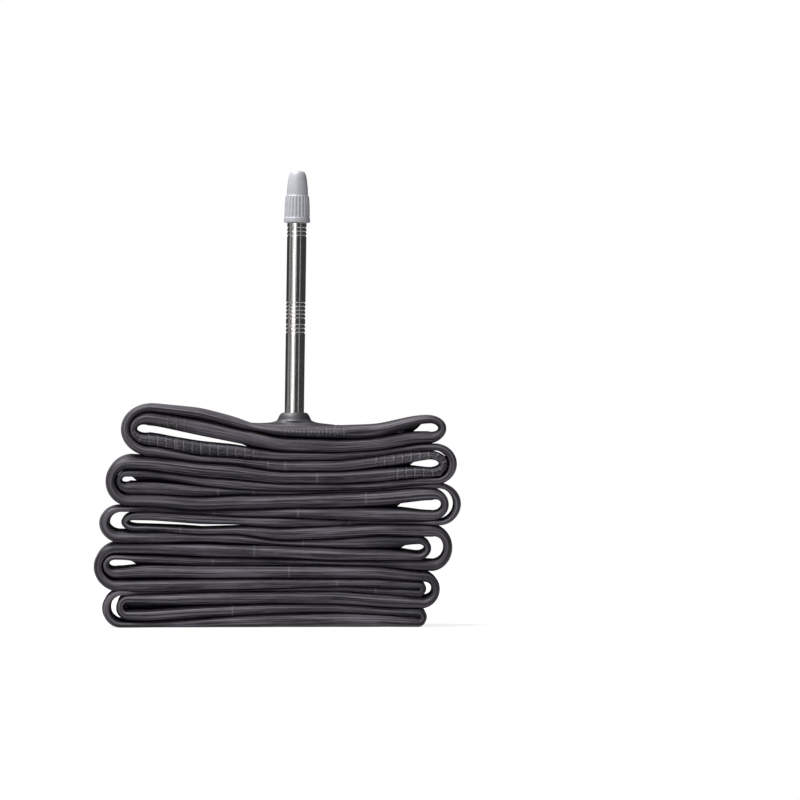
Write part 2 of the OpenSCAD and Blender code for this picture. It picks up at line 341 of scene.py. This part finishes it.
def butyl_chalk(graph, uv, along, across, rib, talc):
    """Share of pale dust: on ribs, ticks, the row of marks beside the valve, and stray specks."""
    speck = graph.ramp(graph.noise(graph.stretch(uv, (2.2, 2.2, 1)), 1.0, 2.0, 0.5), 0.68, 0.76)
    seam = graph.math("MULTIPLY", pulse(graph, along, SEAM_PITCH, 0.28), graph.attribute("seam"))
    dots = graph.math("MULTIPLY", seam, graph.ramp(graph.math("ABSOLUTE", across), 0.55, 0.2))
    chalk = graph.math("MULTIPLY", rib, 0.28)
    for mark, share in ((graph.attribute("tick"), 0.18), (dots, 0.36), (speck, 0.18), (talc, 0.3)):
        chalk = graph.math("MAXIMUM", chalk, graph.math("MULTIPLY", mark, share))
    return chalk


def butyl_material():
    """Black butyl with lengthwise streaks, ribs and a little talc."""
    mat = bpy.data.materials.new("butyl")
    graph = Graph(mat)
    uv = graph.uv()
    along, across, _ = graph.split(uv)
    bloom = graph.attribute("bloom")
    grain = graph.noise(graph.stretch(uv, (2.2, 2.6, 1)), 1.0, 3.0, 0.7)
    talc = graph.math("MULTIPLY", graph.ramp(grain, 0.58, 0.68), bloom)
    light, streak, fine_streak, cloud = butyl_streaks(graph, uv, grain, bloom)
    rib, shade = butyl_ribs(graph, uv, along, across)
    chalk = butyl_chalk(graph, uv, along, across, rib, talc)
    color = graph.mix(light, BUTYL_DARK, BUTYL_LIGHT)
    color = graph.mix(chalk, color, TALC)
    color = graph.mix(graph.math("MULTIPLY", shade, 0.6), color, (0.012, 0.011, 0.013, 1))
    height = graph.math("ADD", graph.math("MULTIPLY", fine_streak, 0.25), rib)
    height = graph.math("ADD", height, graph.math("MULTIPLY", streak, 0.5))
    height = graph.math("ADD", height, graph.math("MULTIPLY", graph.math("MULTIPLY", grain, bloom), 5.0))
    normal = graph.bump(height, 0.00022, 0.6)
    rough = graph.ramp(cloud, 0.3, 0.7, 0.46, 0.60)
    principled(graph, Base_Color=color, Roughness=rough, Normal=normal, IOR=1.45, Specular_IOR_Level=0.28)
    return mat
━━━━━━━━
PROBLEM STATEMENT —
Write out exactly, please, the lines beginning at the start of the material and ending with the line that holds "return chalk", both included.

RESULT —
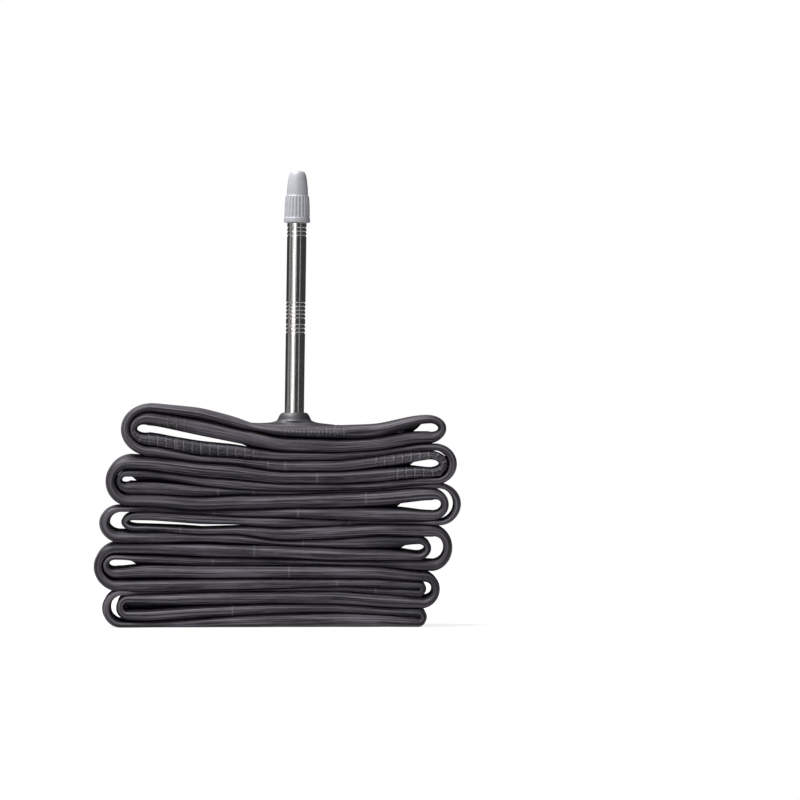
Write part 2 of the OpenSCAD and Blender code for this picture. It picks up at line 341 of scene.py. This part finishes it.
def butyl_chalk(graph, uv, along, across, rib, talc):
    """Share of pale dust: on ribs, ticks, the row of marks beside the valve, and stray specks."""
    speck = graph.ramp(graph.noise(graph.stretch(uv, (2.2, 2.2, 1)), 1.0, 2.0, 0.5), 0.68, 0.76)
    seam = graph.math("MULTIPLY", pulse(graph, along, SEAM_PITCH, 0.28), graph.attribute("seam"))
    dots = graph.math("MULTIPLY", seam, graph.ramp(graph.math("ABSOLUTE", across), 0.55, 0.2))
    chalk = graph.math("MULTIPLY", rib, 0.28)
    for mark, share in ((graph.attribute("tick"), 0.18), (dots, 0.36), (speck, 0.18), (talc, 0.3)):
        chalk = graph.math("MAXIMUM", chalk, graph.math("MULTIPLY", mark, share))
    return chalk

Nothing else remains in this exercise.